Part 6-2: “Probably should do something besides trying to grab everything in space.” Polsy Youtube

It’s still Christmas where I am, and thanks to circumstances, I’m sitting at home cooking my own meals and fielding calls from distant family members. I hope this year has managed to be not terrible for you in some way. In any case, whether you celebrate a holiday where gift-giving is a thing or not, you can consider this a gift. We’ve reached the end of the final Gobliiins game, and despite a hint in the credits that there could be a Gobliiins 5 in the future, I don’t expect it any time soon. While there is still the final solo video yet to come, I assume many of you will stop watching here, and if that includes you, thanks for joining us. It’s time for this series to end in the only way that could possibly provide the conclusion it deserves: baking.

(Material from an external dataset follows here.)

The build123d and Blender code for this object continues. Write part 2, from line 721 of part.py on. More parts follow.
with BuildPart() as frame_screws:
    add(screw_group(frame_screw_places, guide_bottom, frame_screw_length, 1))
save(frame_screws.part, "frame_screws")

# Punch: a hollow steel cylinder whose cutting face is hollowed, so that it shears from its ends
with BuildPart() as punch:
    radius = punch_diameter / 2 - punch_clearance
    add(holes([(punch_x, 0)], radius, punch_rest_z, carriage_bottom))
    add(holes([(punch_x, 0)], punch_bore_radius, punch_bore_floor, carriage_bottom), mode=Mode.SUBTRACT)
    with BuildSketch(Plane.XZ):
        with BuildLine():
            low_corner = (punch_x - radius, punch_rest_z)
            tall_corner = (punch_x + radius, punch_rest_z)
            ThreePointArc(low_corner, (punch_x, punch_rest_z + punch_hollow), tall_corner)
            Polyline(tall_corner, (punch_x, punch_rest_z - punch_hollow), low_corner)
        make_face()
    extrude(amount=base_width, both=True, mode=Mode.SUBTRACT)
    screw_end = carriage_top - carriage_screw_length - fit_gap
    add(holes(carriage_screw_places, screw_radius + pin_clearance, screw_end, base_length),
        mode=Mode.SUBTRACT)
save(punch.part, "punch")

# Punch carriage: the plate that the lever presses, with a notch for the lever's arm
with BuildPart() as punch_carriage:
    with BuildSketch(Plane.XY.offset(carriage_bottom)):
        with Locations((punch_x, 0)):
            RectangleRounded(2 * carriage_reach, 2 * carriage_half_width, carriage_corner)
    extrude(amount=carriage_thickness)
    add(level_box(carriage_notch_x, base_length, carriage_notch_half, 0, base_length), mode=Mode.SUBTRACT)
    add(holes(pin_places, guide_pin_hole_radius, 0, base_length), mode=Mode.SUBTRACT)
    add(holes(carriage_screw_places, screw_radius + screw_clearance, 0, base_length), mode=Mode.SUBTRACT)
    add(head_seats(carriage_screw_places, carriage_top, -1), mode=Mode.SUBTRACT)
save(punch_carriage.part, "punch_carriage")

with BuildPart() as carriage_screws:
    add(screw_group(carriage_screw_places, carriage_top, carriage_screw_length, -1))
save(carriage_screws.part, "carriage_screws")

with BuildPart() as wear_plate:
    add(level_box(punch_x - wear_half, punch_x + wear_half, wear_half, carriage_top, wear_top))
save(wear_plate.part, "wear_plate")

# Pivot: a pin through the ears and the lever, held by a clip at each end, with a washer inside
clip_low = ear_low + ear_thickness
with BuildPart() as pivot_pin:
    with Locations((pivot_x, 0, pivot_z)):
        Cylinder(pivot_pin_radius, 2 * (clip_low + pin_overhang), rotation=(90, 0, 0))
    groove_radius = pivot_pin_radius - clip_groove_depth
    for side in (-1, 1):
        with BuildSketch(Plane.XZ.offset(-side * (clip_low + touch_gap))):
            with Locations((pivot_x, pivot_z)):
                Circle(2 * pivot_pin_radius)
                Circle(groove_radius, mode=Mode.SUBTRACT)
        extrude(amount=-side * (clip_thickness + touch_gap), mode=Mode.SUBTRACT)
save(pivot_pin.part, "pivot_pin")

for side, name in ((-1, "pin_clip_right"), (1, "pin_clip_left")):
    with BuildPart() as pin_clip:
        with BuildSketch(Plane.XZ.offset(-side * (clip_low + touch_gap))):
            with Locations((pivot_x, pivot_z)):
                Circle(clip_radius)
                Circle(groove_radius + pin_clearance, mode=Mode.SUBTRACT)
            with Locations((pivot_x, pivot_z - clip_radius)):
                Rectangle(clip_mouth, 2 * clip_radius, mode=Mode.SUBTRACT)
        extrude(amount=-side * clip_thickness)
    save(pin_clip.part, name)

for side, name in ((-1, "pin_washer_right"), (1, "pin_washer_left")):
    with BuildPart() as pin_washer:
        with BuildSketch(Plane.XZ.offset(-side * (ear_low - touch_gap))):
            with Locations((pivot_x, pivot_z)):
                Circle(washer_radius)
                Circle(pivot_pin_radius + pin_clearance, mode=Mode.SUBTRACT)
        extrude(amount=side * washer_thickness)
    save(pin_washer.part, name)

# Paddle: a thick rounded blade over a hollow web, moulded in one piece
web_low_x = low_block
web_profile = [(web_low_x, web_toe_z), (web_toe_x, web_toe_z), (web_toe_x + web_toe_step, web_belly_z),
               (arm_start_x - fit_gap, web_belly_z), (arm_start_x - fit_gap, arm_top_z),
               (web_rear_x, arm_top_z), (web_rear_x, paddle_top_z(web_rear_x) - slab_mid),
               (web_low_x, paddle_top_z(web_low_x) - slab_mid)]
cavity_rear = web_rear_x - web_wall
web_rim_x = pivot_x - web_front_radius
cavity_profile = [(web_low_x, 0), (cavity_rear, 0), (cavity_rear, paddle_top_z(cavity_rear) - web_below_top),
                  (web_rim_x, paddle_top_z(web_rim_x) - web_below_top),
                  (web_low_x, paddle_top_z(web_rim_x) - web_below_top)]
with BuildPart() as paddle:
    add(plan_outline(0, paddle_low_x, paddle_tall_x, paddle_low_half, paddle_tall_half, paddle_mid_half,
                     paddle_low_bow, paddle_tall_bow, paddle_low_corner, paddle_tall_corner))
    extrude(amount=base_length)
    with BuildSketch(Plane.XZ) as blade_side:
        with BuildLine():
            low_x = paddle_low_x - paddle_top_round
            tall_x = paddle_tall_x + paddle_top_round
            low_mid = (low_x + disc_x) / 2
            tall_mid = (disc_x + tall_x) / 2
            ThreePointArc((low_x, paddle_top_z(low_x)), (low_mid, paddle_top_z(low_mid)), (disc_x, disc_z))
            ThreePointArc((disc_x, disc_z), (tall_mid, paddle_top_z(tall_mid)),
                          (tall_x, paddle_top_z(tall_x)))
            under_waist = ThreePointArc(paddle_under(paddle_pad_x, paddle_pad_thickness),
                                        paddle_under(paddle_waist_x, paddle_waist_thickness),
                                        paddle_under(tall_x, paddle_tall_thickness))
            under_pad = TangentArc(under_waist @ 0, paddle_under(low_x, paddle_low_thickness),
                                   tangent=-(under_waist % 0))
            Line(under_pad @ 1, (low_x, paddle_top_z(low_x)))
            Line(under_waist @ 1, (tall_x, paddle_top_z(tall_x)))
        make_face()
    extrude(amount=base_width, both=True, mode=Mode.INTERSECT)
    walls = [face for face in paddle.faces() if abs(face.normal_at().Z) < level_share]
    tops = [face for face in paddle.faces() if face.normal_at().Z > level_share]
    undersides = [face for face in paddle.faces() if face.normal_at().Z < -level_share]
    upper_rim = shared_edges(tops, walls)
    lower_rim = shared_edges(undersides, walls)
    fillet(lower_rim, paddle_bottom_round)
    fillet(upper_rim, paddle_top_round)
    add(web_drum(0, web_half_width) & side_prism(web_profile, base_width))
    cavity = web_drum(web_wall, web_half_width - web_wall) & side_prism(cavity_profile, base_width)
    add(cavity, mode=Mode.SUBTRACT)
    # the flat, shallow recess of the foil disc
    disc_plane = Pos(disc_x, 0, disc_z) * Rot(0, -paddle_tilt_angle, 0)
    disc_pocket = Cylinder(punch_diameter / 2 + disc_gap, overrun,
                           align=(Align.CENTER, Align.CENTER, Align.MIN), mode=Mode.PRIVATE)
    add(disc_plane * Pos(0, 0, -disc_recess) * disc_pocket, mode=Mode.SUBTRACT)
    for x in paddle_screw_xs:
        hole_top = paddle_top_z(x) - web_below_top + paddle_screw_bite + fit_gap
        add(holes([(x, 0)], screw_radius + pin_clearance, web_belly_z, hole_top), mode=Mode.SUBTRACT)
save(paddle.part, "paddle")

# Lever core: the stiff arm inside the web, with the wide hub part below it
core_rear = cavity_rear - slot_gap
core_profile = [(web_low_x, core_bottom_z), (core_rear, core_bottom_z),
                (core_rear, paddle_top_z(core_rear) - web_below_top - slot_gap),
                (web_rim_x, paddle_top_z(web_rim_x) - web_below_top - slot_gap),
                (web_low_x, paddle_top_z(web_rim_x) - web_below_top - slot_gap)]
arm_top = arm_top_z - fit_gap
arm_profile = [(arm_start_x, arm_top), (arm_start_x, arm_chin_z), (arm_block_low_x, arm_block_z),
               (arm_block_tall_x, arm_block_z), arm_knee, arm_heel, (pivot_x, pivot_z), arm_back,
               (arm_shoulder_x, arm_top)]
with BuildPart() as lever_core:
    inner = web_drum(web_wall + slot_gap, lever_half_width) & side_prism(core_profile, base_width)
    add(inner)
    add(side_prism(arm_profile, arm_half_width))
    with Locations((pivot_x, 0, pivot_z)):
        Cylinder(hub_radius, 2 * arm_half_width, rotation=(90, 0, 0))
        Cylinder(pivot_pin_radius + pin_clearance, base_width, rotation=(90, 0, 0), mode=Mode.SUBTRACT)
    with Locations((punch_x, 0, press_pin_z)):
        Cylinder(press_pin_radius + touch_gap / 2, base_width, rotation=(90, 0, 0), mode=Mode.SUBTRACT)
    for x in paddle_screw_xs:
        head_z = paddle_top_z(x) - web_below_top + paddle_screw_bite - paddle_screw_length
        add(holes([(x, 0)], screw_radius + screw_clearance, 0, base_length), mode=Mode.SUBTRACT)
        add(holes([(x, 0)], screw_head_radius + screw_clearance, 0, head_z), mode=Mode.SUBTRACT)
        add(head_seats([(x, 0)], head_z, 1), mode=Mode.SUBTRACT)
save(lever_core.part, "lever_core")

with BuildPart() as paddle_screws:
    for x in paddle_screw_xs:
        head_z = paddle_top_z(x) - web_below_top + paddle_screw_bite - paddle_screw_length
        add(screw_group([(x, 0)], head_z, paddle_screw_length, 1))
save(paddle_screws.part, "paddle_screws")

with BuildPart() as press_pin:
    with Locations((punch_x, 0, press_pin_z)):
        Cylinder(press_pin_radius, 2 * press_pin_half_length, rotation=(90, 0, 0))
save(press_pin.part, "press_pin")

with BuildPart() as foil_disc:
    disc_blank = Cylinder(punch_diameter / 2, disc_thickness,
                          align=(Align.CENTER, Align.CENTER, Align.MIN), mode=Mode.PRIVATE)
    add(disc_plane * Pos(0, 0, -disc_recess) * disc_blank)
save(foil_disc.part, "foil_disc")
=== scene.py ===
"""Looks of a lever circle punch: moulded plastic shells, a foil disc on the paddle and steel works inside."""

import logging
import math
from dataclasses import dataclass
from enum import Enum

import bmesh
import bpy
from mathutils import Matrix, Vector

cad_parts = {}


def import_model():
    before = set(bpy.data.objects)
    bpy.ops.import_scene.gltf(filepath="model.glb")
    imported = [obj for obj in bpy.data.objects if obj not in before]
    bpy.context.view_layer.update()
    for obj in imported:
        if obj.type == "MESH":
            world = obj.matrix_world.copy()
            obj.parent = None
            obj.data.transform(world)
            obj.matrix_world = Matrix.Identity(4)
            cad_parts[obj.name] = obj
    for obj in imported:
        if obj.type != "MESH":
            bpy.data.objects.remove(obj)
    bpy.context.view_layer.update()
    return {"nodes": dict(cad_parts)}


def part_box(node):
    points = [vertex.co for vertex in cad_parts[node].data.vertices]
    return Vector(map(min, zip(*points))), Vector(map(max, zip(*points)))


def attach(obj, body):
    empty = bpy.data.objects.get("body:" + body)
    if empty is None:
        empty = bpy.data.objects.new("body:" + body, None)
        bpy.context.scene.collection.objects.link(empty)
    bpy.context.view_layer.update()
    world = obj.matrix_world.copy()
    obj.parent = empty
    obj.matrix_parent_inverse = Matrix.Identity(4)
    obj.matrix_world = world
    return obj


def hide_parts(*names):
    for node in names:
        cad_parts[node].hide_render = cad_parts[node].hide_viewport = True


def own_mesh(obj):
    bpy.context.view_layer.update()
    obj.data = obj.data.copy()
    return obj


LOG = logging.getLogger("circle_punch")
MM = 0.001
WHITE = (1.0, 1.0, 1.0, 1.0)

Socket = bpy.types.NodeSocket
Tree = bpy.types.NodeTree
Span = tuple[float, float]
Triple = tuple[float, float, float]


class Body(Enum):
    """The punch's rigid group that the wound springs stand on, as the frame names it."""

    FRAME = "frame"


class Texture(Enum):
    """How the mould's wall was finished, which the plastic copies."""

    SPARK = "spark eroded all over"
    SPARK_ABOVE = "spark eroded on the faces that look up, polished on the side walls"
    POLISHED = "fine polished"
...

Part 6-3: “Oh, this is a piece of cake.” Polsy Youtube

Well, this is it. The actual end of the LP. I feel like I didn’t really give it my all for this one in some respects, but I think the inventory management would have been impossible to recreate effectively if I wanted to do a second take. The high point of this, for me, is another one of those things The Splash didn’t try, but which I think is worth seeing. The low point is pretty much everything else. For all the effort it takes to get to the bonus screen, the actual reward leaves a lot to be desired. A fourth wall break is definitely different, but making jokes about how few ideas you have rarely substitutes well for actually having ideas. The actual finale is about what we’ve come to expect, I think. We’ve gone from fighting a shape-changing wizard to escaping from the dimension of pain, to playing a tune, to baking a cake. The credits (which I didn’t record) rather ominously say of Gobliiins 5 “We’re working on it!” Well, it’s been twelve years, and not only has there not been a fifth game, but the fourth has disappeared from every digital storefront I’m aware of it ever having been on. That’s negative progress. Honestly, I think the series ran its course. There’s a lot you can do with character-swapping mechanics, but the level of absurdism gets to be too much. I may just go replay The Lost Vikings.